Space vehicle 'Gaia' will launch on Thursday to explore Milky Way galaxy over five-year period.

TAU space vehicle Gaia 370 (photo credit: TAU)
TAU space vehicle Gaia 370
(photo credit: TAU)
Astronomers from Israel and all over the world will on Thursday send to space a vehicle named Gaia, which is expected to bring about a “revolution in the understanding of our galaxy,” according to participating Tel Aviv University scientists.
Prof. Shay Zucker – of the geophysics and atmospheric and planetary science department – who, with colleagues, will analyze data collected from the unmanned space ship. Zucker said that the “data that it will send back to Earth will be as accurate as determining the location from Earth of a grain of sand on the Moon with a millimeter’s accuracy.”
Gaia will carry a telescope and other equipment that will map with unprecedented accuracy more than a billion stars and receive a 3-D map of the Milky Way, the galaxy in which our solar system is located. The space vehicle was built by the European Space Agency at a cost of more than two billion euros.
A huge amount of data is expected to expose new insight on the creation and development of the Milky Way and even its history in the next several billion years, Zucker said on Tuesday.

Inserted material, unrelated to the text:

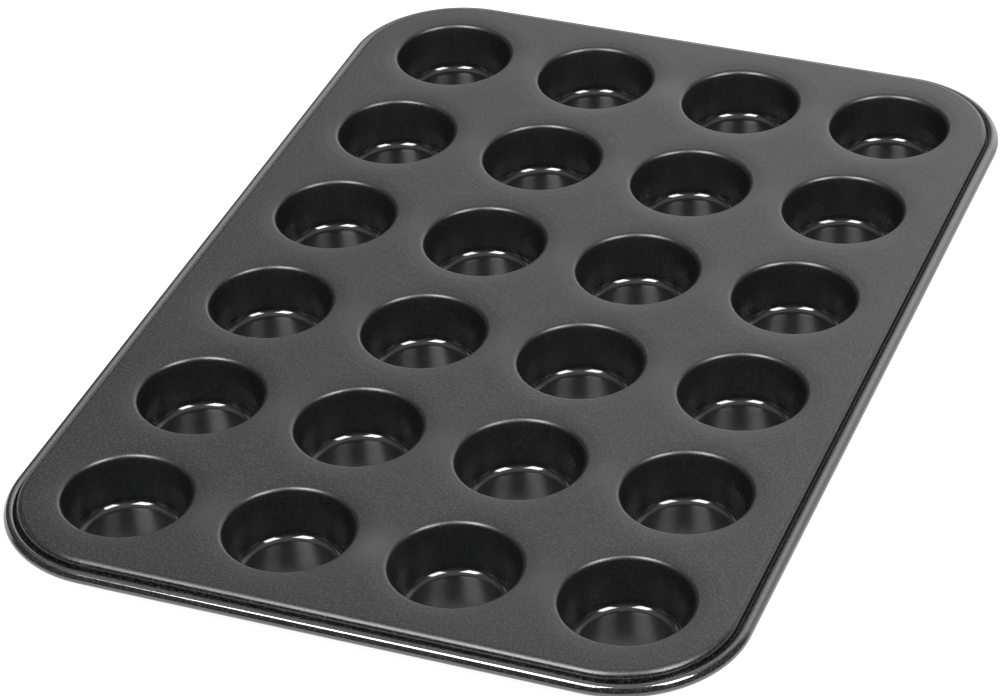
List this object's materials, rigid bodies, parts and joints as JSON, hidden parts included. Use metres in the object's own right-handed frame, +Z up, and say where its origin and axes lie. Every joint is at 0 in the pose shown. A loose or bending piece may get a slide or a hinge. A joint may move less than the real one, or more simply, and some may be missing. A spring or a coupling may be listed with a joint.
{
  "type": "muffin tin",
  "caption": "Mini muffin tin: a flat coated steel deck with rows of shallow tapered cups and a rolled rim, for baking small muffins.",
  "frame": {"origin": "middle of the tin in plan, on the plane that the cup bottoms stand on", "axes": "+Z up out of the cup mouths, +Y along the long side, +X along the short side"},
  "size_m": [0.2598, 0.3844, 0.0185],
  "materials": {
    "coated_steel": "dark charcoal satin non-stick coating on drawn sheet steel",
    "steel_wire": "drawn mild steel wire, closed inside the rolled rim"
  },
  "bodies": {
    "root": {"deck": "coated_steel", "cup_r1_c1": "coated_steel", "cup_r1_c2": "coated_steel", "cup_r1_c3": "coated_steel", "cup_r1_c4": "coated_steel", "cup_r2_c1": "coated_steel", "cup_r2_c2": "coated_steel", "cup_r2_c3": "coated_steel", "cup_r2_c4": "coated_steel", "cup_r3_c1": "coated_steel", "cup_r3_c2": "coated_steel", "cup_r3_c3": "coated_steel", "cup_r3_c4": "coated_steel", "cup_r4_c1": "coated_steel", "cup_r4_c2": "coated_steel", "cup_r4_c3": "coated_steel", "cup_r4_c4": "coated_steel", "cup_r5_c1": "coated_steel", "cup_r5_c2": "coated_steel", "cup_r5_c3": "coated_steel", "cup_r5_c4": "coated_steel", "cup_r6_c1": "coated_steel", "cup_r6_c2": "coated_steel", "cup_r6_c3": "coated_steel", "cup_r6_c4": "coated_steel", "rim_skirt": "coated_steel", "rim_bead": "coated_steel", "rim_wire": "steel_wire"}
  },
  "joints": []
}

In addition, it is expected to discover hundreds of thousands of planets that revolve around other planets, survey asteroids in our solar system and supply hints of dark energy – the mysterious factor that apparently accelerates the spread of the Universe.
It has taken more than a decade to build the space vehicle, and it is due to be launched on Thursday aboard a Russian Soyuz missile from the launching pad of the European Space Agency in French Guiana. The moment it reaches its permanent orbit, several months will be needed to operate its delicate equipment. Afterwards, Gaia’s mission will continue for five years, during which it will document the location, clarity and temperature of every heavenly body that passes its visual field, including a billion stars.
The TAU scientist said that there are more than a billion pixels in Gaia’s “camera,” making it exceedingly accurate up to 10 microseconds. After its work is completed, an exact 3-D map will help us answer questions related to the origin of the Milky Way, he added.
Like Earth, Gaia will revolve around the Sun once a year. Like 3-D vision using two eyes, the measurement of each star from a somewhat different location over the year will make it possible to measure depth – that is, the distance from Earth.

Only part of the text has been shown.